4. Not all areas of programming are equally accessible. I can't imagine a blind dev working exclusively on the front end, where there's a lot of CSS involved, and where you have to look at Figma designs and debug issues solely based on screenshots. Backend stuff is much more accessible, same with lower-level systems programming. Dev Ops is very much a mixed bag.
I'm happy to answer any further questions either here or via email, my HN username at gmail dot com.
We have a heavy documentation culture at Stripe so as a developer these tools matter a lot.
Google Docs works, there are two accessibility modes, none of which is enabled by default. The old, standard mode hides all content from screen readers and uses a built-in micro screen-reader that outputs whatever is needed to a live region, which your screen reader then reads. The newer one, called braille mode, actually shows you the content, only relying on ARIA when absolutely necessary. Both have their pros and cons, but I'd recommend using Braille Mode for most things, unless you run into use cases that the legacy mode handles better.
I've heard people say that some really advanced docs features have accessibility issues, but I haven't used it that extensively to confirm that.
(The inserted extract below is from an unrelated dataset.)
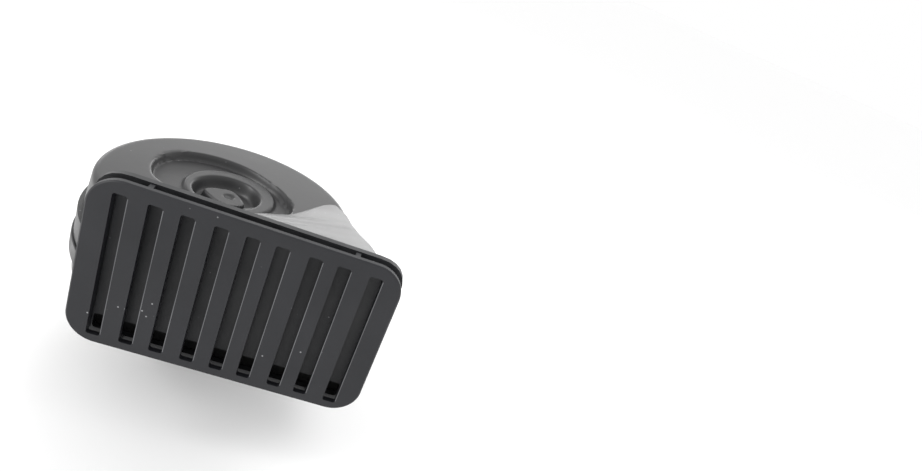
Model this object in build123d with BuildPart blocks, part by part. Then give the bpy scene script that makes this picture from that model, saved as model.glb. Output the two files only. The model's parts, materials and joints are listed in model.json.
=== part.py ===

As always, Etherpad, the open source / non-proprietary / privacy-friendly alternative boasts about being accessible but has so many a11y bugs that it's basically unusable. As always, markdown over git works better than any web-based solution ever could.
Accessibility at Google suffers in the same way as most UX-related things suffer at Google. Namely, the fact that everything is constantly reinvented from scratch, rather than there being one unified way to do it. As a screen reader user, I can say that in some Google products, there can be instances of what, on the surface, should be exactly the same component, but was apparently developed in multiple different ways. This leads to the constant need to work out how accessible each instance is (and e.g. what keyboard support it has), even though I dealt with the same UI pattern minutes ago.
Updates definitely affect your workflow, you need to be careful about what updates you install. This is less of a problem with coding-related tools, but definitely a nightmare when mobile apps are concerned, for example. Web apps are even worse, as you can't avoid updates that completely break accessibility. I've heard stories of people getting in big trouble because a web app that was critical for their job suddenly had a UI overhaul and stopped being accessible. OS updates can cause trouble, in fact, Windows constantly breaking things with their forced updates was one of the major reasons why I switched to Mac OS. It wasn't even accessibility-related, most of it was basic stuff like sound.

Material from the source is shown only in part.